§ OBJECTIVE: Without omitting anything, return the records precisely as given.

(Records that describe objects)
Start
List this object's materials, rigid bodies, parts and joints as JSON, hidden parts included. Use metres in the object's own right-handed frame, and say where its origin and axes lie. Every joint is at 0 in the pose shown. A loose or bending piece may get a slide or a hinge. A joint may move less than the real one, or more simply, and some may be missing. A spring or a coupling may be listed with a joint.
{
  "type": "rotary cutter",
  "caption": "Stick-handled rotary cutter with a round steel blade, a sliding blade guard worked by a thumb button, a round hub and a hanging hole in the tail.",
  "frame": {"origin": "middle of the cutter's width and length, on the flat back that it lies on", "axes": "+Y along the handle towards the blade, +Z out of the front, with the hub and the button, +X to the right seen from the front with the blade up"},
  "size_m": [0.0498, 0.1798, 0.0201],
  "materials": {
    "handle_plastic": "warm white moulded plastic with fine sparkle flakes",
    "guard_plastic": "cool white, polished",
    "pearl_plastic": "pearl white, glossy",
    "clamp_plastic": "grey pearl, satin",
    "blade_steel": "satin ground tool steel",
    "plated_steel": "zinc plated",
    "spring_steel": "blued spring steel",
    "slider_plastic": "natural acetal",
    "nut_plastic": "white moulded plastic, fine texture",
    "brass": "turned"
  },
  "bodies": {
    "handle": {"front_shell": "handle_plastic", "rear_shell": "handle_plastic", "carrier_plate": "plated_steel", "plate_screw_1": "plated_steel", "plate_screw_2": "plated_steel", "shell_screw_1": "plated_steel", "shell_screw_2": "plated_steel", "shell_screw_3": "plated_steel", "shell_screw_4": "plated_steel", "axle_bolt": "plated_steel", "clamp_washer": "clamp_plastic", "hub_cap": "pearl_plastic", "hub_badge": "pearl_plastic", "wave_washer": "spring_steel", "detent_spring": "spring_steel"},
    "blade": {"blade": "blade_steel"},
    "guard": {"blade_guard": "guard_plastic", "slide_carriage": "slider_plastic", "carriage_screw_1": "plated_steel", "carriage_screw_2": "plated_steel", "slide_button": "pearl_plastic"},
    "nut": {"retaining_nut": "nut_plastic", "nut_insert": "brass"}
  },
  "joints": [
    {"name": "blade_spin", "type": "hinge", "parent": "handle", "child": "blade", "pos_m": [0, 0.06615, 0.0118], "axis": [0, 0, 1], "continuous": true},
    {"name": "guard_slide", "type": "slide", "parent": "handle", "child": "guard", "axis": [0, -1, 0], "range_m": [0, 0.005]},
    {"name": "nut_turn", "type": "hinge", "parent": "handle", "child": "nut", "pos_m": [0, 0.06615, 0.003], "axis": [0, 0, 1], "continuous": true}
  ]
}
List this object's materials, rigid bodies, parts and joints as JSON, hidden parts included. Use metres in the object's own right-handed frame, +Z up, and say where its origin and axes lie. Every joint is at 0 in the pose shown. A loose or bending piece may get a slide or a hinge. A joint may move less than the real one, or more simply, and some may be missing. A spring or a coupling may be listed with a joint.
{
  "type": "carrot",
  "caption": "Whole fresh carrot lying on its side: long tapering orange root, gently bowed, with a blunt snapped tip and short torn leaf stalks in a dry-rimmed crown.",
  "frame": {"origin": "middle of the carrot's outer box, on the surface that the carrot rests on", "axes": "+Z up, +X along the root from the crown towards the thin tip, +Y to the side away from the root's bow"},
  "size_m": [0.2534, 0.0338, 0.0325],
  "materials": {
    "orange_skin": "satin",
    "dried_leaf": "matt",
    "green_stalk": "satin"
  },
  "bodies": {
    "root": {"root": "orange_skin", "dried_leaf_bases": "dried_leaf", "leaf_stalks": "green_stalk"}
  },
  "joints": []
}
End
§ SOLUTION TO THIS TASK:
List this object's materials, rigid bodies, parts and joints as JSON, hidden parts included. Use metres in the object's own right-handed frame, and say where its origin and axes lie. Every joint is at 0 in the pose shown. A loose or bending piece may get a slide or a hinge. A joint may move less than the real one, or more simply, and some may be missing. A spring or a coupling may be listed with a joint.
{
  "type": "rotary cutter",
  "caption": "Stick-handled rotary cutter with a round steel blade, a sliding blade guard worked by a thumb button, a round hub and a hanging hole in the tail.",
  "frame": {"origin": "middle of the cutter's width and length, on the flat back that it lies on", "axes": "+Y along the handle towards the blade, +Z out of the front, with the hub and the button, +X to the right seen from the front with the blade up"},
  "size_m": [0.0498, 0.1798, 0.0201],
  "materials": {
    "handle_plastic": "warm white moulded plastic with fine sparkle flakes",
    "guard_plastic": "cool white, polished",
    "pearl_plastic": "pearl white, glossy",
    "clamp_plastic": "grey pearl, satin",
    "blade_steel": "satin ground tool steel",
    "plated_steel": "zinc plated",
    "spring_steel": "blued spring steel",
    "slider_plastic": "natural acetal",
    "nut_plastic": "white moulded plastic, fine texture",
    "brass": "turned"
  },
  "bodies": {
    "handle": {"front_shell": "handle_plastic", "rear_shell": "handle_plastic", "carrier_plate": "plated_steel", "plate_screw_1": "plated_steel", "plate_screw_2": "plated_steel", "shell_screw_1": "plated_steel", "shell_screw_2": "plated_steel", "shell_screw_3": "plated_steel", "shell_screw_4": "plated_steel", "axle_bolt": "plated_steel", "clamp_washer": "clamp_plastic", "hub_cap": "pearl_plastic", "hub_badge": "pearl_plastic", "wave_washer": "spring_steel", "detent_spring": "spring_steel"},
    "blade": {"blade": "blade_steel"},
    "guard": {"blade_guard": "guard_plastic", "slide_carriage": "slider_plastic", "carriage_screw_1": "plated_steel", "carriage_screw_2": "plated_steel", "slide_button": "pearl_plastic"},
    "nut": {"retaining_nut": "nut_plastic", "nut_insert": "brass"}
  },
  "joints": [
    {"name": "blade_spin", "type": "hinge", "parent": "handle", "child": "blade", "pos_m": [0, 0.06615, 0.0118], "axis": [0, 0, 1], "continuous": true},
    {"name": "guard_slide", "type": "slide", "parent": "handle", "child": "guard", "axis": [0, -1, 0], "range_m": [0, 0.005]},
    {"name": "nut_turn", "type": "hinge", "parent": "handle", "child": "nut", "pos_m": [0, 0.06615, 0.003], "axis": [0, 0, 1], "continuous": true}
  ]
}
List this object's materials, rigid bodies, parts and joints as JSON, hidden parts included. Use metres in the object's own right-handed frame, +Z up, and say where its origin and axes lie. Every joint is at 0 in the pose shown. A loose or bending piece may get a slide or a hinge. A joint may move less than the real one, or more simply, and some may be missing. A spring or a coupling may be listed with a joint.
{
  "type": "carrot",
  "caption": "Whole fresh carrot lying on its side: long tapering orange root, gently bowed, with a blunt snapped tip and short torn leaf stalks in a dry-rimmed crown.",
  "frame": {"origin": "middle of the carrot's outer box, on the surface that the carrot rests on", "axes": "+Z up, +X along the root from the crown towards the thin tip, +Y to the side away from the root's bow"},
  "size_m": [0.2534, 0.0338, 0.0325],
  "materials": {
    "orange_skin": "satin",
    "dried_leaf": "matt",
    "green_stalk": "satin"
  },
  "bodies": {
    "root": {"root": "orange_skin", "dried_leaf_bases": "dried_leaf", "leaf_stalks": "green_stalk"}
  },
  "joints": []
}